[Aim of the task]: Every record must be repeated exactly, with no omission.

-------------------------

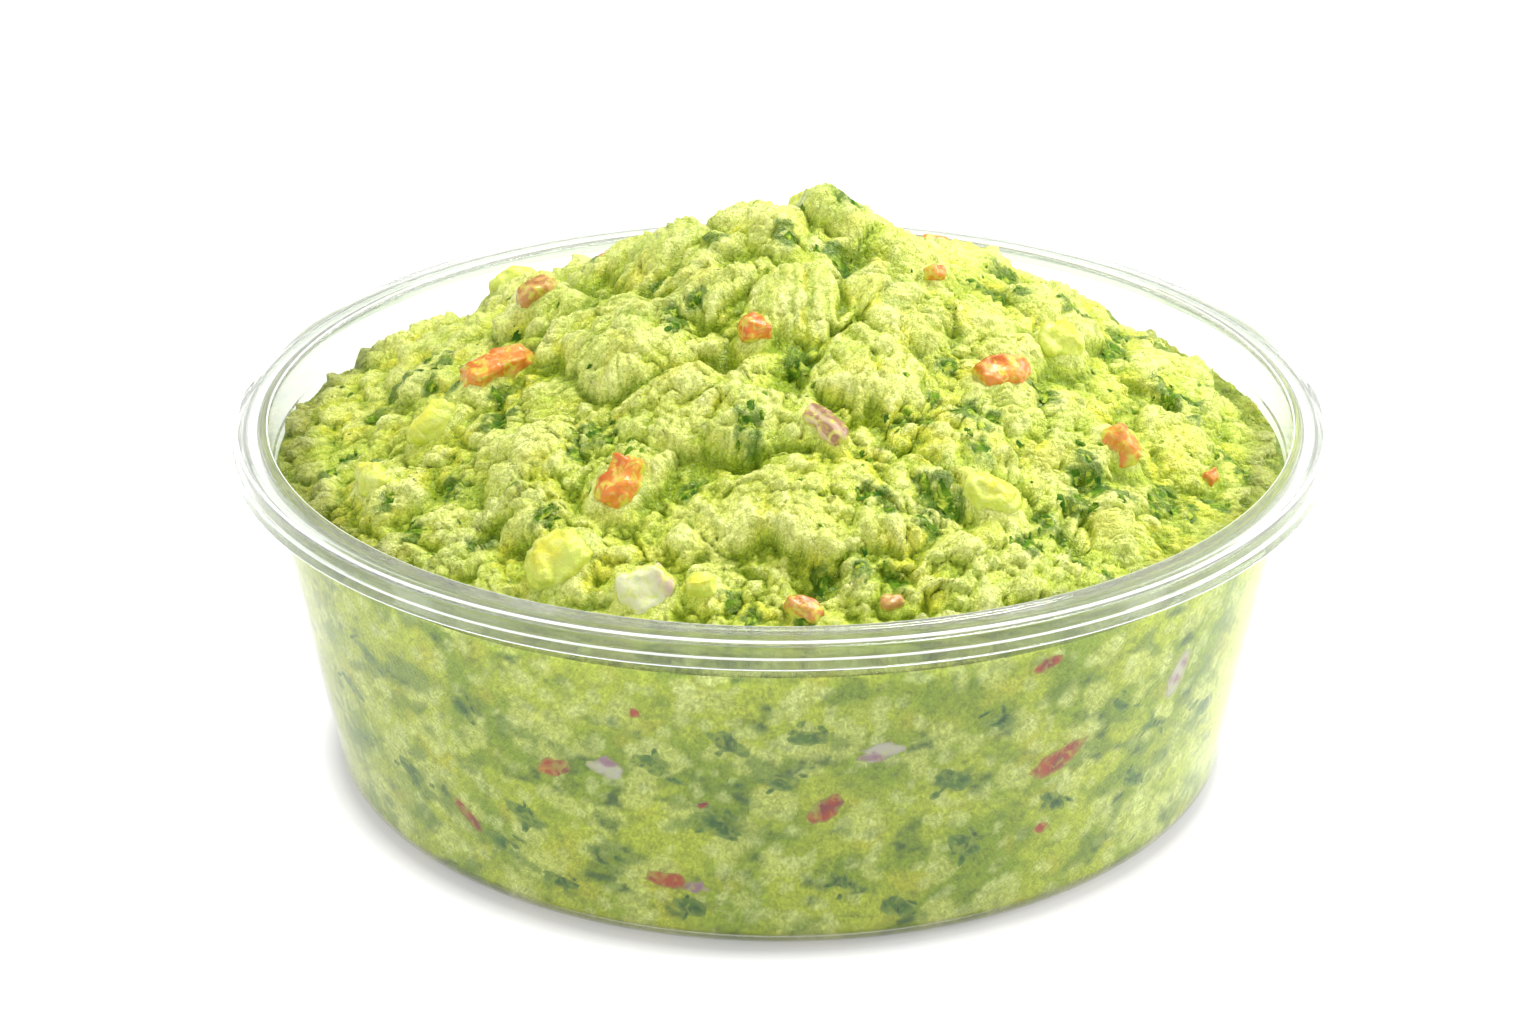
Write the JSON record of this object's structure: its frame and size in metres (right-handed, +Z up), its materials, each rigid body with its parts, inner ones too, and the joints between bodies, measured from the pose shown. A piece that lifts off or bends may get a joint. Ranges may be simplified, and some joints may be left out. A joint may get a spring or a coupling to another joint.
{
  "type": "guacamole in a clear tub",
  "caption": "Guacamole heaped above the stepped rim of a clear round tub, lumpy and folded, with diced tomato, onion and avocado set in its surface.",
  "frame": {"origin": "middle of the tub's base, on the surface it stands on", "axes": "+Z up, -Y towards the front of the heap, +X to the right of someone facing it"},
  "size_m": [0.15, 0.15, 0.0824],
  "materials": {
    "clear_tub": "clear smooth moulded plastic, 0.9 mm thick",
    "mash": "wet, soft, lumpy mashed avocado with a fine grain",
    "tomato": "wet cut tomato",
    "onion": "wet red onion, white with purple skin edges",
    "avocado": "wet avocado flesh"
  },
  "bodies": {
    "root": {"tub": "clear_tub", "guacamole": "mash", "tomato_1": "tomato", "tomato_2": "tomato", "tomato_3": "tomato", "tomato_4": "tomato", "tomato_5": "tomato", "tomato_6": "tomato", "onion_1": "onion", "onion_2": "onion", "avocado_1": "avocado", "avocado_2": "avocado", "avocado_3": "avocado"}
  },
  "joints": []
}
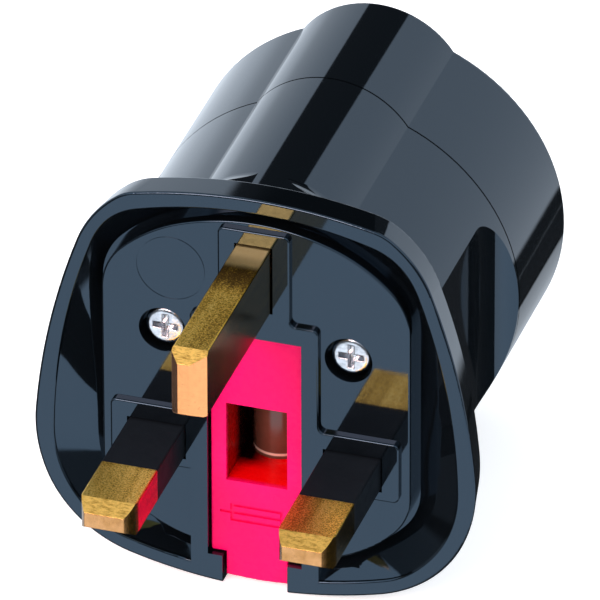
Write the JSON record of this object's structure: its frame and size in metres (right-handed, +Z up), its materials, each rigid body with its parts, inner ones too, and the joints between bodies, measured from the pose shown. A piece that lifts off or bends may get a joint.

-------------------------

[Result of this exercise]:
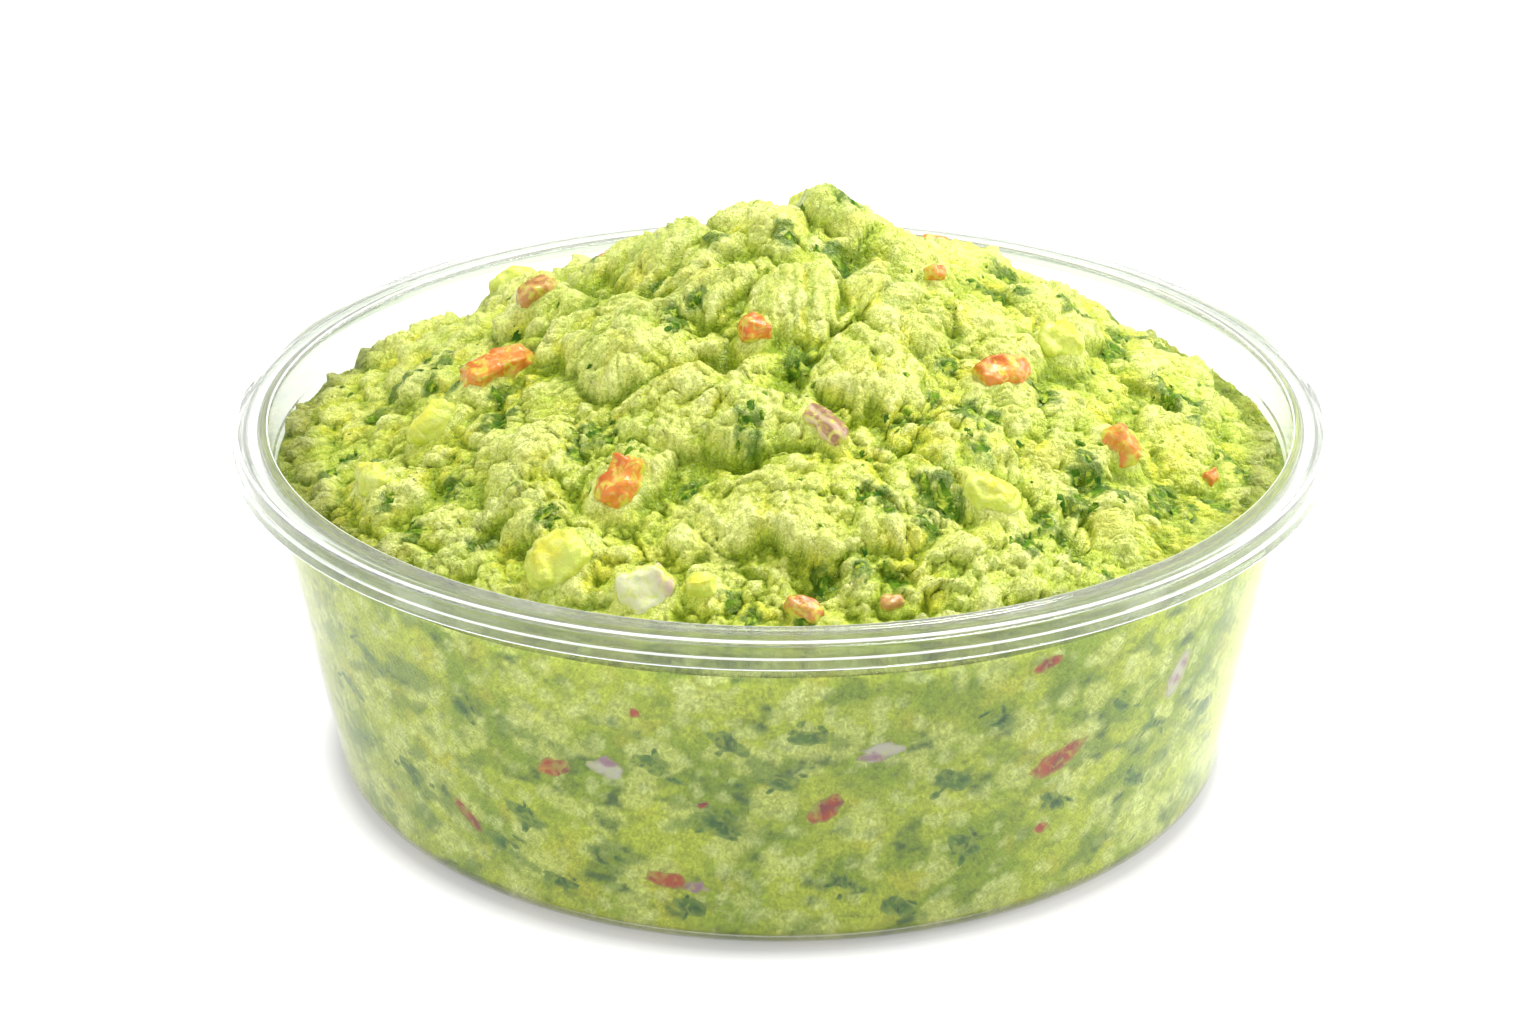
Write the JSON record of this object's structure: its frame and size in metres (right-handed, +Z up), its materials, each rigid body with its parts, inner ones too, and the joints between bodies, measured from the pose shown. A piece that lifts off or bends may get a joint. Ranges may be simplified, and some joints may be left out. A joint may get a spring or a coupling to another joint.
{
  "type": "guacamole in a clear tub",
  "caption": "Guacamole heaped above the stepped rim of a clear round tub, lumpy and folded, with diced tomato, onion and avocado set in its surface.",
  "frame": {"origin": "middle of the tub's base, on the surface it stands on", "axes": "+Z up, -Y towards the front of the heap, +X to the right of someone facing it"},
  "size_m": [0.15, 0.15, 0.0824],
  "materials": {
    "clear_tub": "clear smooth moulded plastic, 0.9 mm thick",
    "mash": "wet, soft, lumpy mashed avocado with a fine grain",
    "tomato": "wet cut tomato",
    "onion": "wet red onion, white with purple skin edges",
    "avocado": "wet avocado flesh"
  },
  "bodies": {
    "root": {"tub": "clear_tub", "guacamole": "mash", "tomato_1": "tomato", "tomato_2": "tomato", "tomato_3": "tomato", "tomato_4": "tomato", "tomato_5": "tomato", "tomato_6": "tomato", "onion_1": "onion", "onion_2": "onion", "avocado_1": "avocado", "avocado_2": "avocado", "avocado_3": "avocado"}
  },
  "joints": []
}
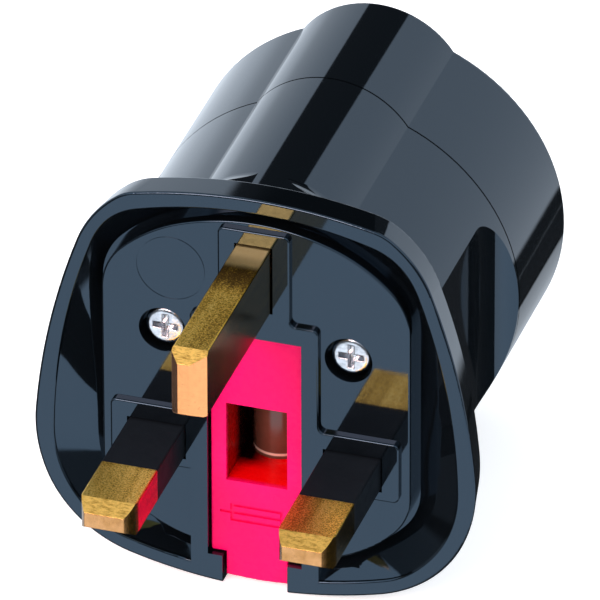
Write the JSON record of this object's structure: its frame and size in metres (right-handed, +Z up), its materials, each rigid body with its parts, inner ones too, and the joints between bodies, measured from the pose shown. A piece that lifts off or bends may get a joint.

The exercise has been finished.